## EXERCISE BRIEF
Up to and including the line with "stitches as a bump.", please set down the entries below exactly, starting from the first line.

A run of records
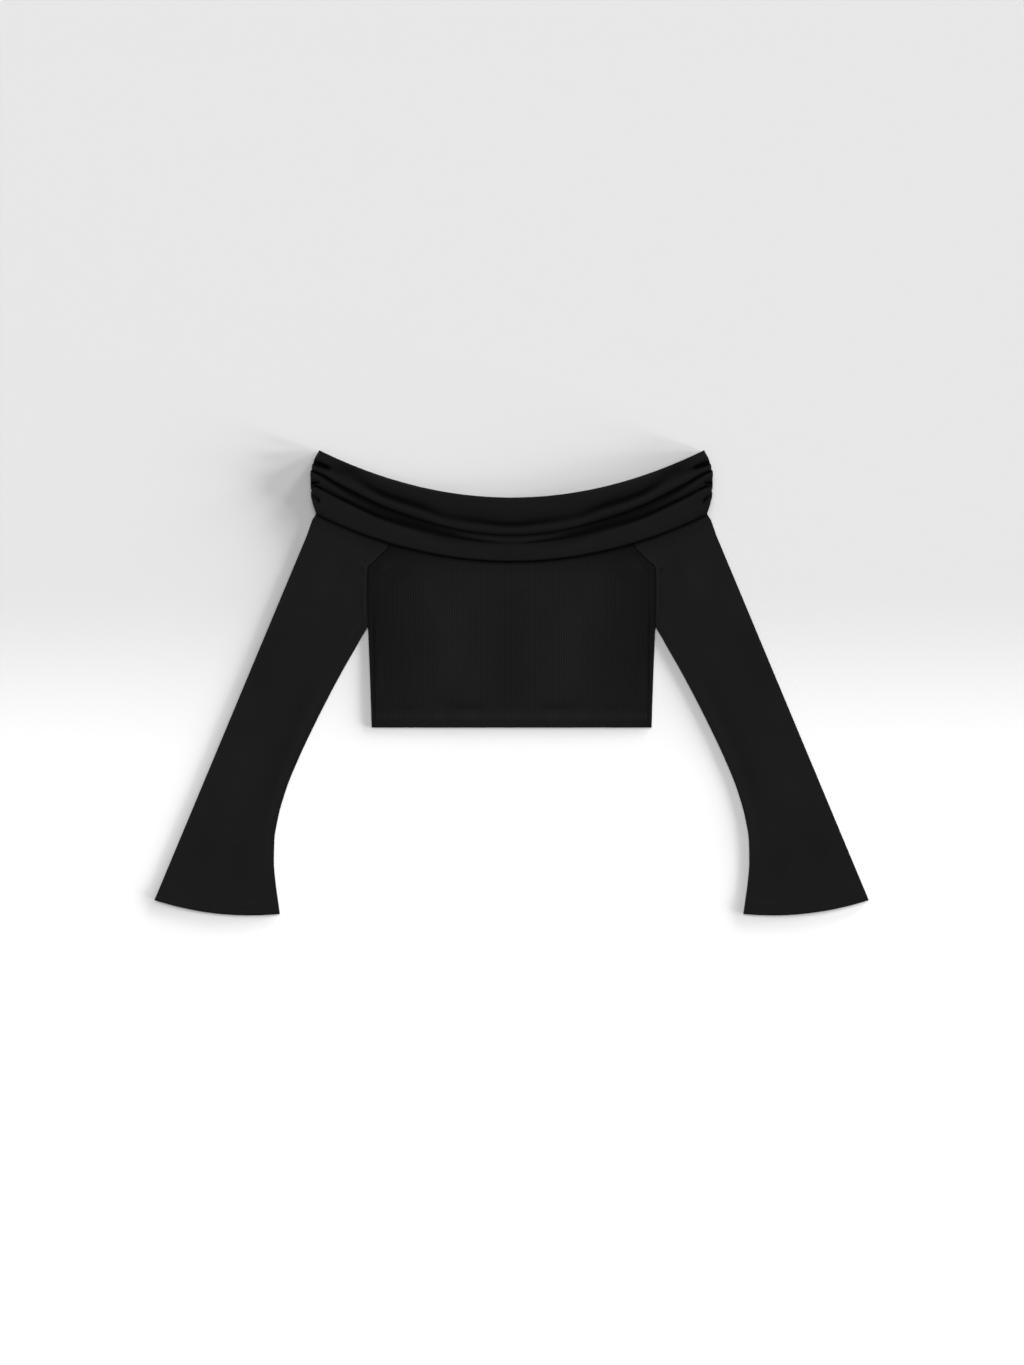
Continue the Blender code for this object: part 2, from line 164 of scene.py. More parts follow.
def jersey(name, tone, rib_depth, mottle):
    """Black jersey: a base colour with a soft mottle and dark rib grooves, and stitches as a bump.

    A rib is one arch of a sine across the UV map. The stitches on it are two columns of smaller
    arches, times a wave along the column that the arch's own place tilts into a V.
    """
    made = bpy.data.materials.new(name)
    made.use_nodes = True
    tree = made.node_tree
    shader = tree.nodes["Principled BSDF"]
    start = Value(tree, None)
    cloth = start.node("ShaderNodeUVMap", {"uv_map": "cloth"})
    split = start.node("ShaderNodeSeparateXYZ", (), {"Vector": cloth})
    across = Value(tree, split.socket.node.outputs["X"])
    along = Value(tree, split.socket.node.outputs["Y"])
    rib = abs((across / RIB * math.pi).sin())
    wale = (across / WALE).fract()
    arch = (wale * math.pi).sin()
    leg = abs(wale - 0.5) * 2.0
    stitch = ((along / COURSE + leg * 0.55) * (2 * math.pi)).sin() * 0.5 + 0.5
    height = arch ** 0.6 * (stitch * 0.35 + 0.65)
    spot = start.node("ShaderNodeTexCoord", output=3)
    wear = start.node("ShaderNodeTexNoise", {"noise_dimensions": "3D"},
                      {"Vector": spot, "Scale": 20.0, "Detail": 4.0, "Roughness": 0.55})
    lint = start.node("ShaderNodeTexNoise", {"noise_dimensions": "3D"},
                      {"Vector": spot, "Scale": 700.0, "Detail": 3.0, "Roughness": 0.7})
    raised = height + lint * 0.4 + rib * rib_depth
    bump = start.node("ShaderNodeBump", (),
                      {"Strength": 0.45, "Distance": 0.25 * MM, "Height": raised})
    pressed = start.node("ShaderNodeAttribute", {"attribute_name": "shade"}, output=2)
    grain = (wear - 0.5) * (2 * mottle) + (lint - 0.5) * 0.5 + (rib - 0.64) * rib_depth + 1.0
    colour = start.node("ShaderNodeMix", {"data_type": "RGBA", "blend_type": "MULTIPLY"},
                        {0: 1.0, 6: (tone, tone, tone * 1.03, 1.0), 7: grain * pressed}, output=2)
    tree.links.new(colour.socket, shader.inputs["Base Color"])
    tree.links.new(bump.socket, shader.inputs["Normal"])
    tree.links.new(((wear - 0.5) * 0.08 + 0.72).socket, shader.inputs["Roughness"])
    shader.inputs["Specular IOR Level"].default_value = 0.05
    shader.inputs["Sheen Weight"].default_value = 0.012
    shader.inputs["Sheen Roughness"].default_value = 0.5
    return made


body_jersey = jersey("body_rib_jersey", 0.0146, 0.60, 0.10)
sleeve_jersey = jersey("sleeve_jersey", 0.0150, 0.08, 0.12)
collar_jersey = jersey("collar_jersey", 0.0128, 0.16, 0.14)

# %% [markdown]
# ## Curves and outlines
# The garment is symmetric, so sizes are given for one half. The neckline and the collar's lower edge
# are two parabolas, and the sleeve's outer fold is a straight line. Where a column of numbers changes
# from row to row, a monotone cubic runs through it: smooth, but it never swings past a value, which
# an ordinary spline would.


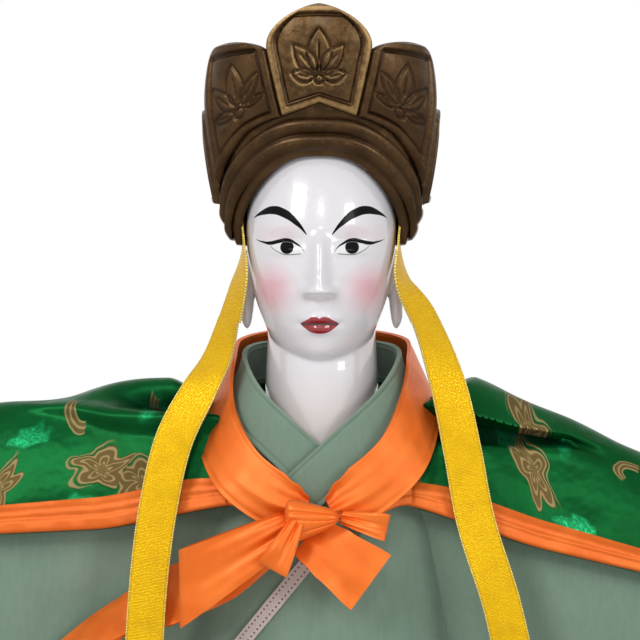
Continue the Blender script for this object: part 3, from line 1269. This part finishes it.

## REPLY
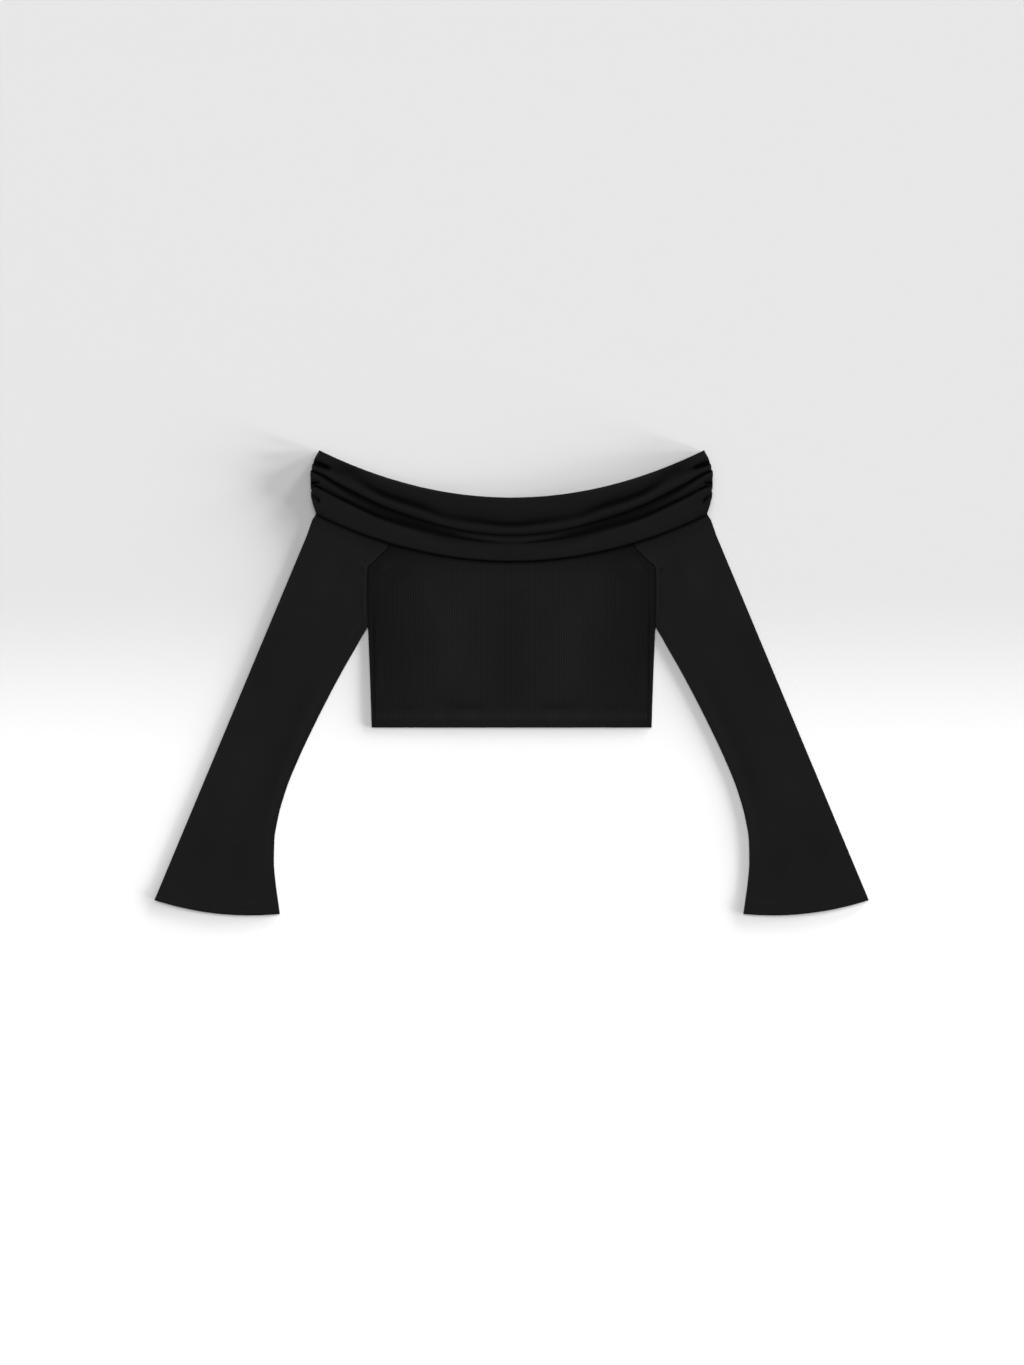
Continue the Blender code for this object: part 2, from line 164 of scene.py. More parts follow.
def jersey(name, tone, rib_depth, mottle):
    """Black jersey: a base colour with a soft mottle and dark rib grooves, and stitches as a bump.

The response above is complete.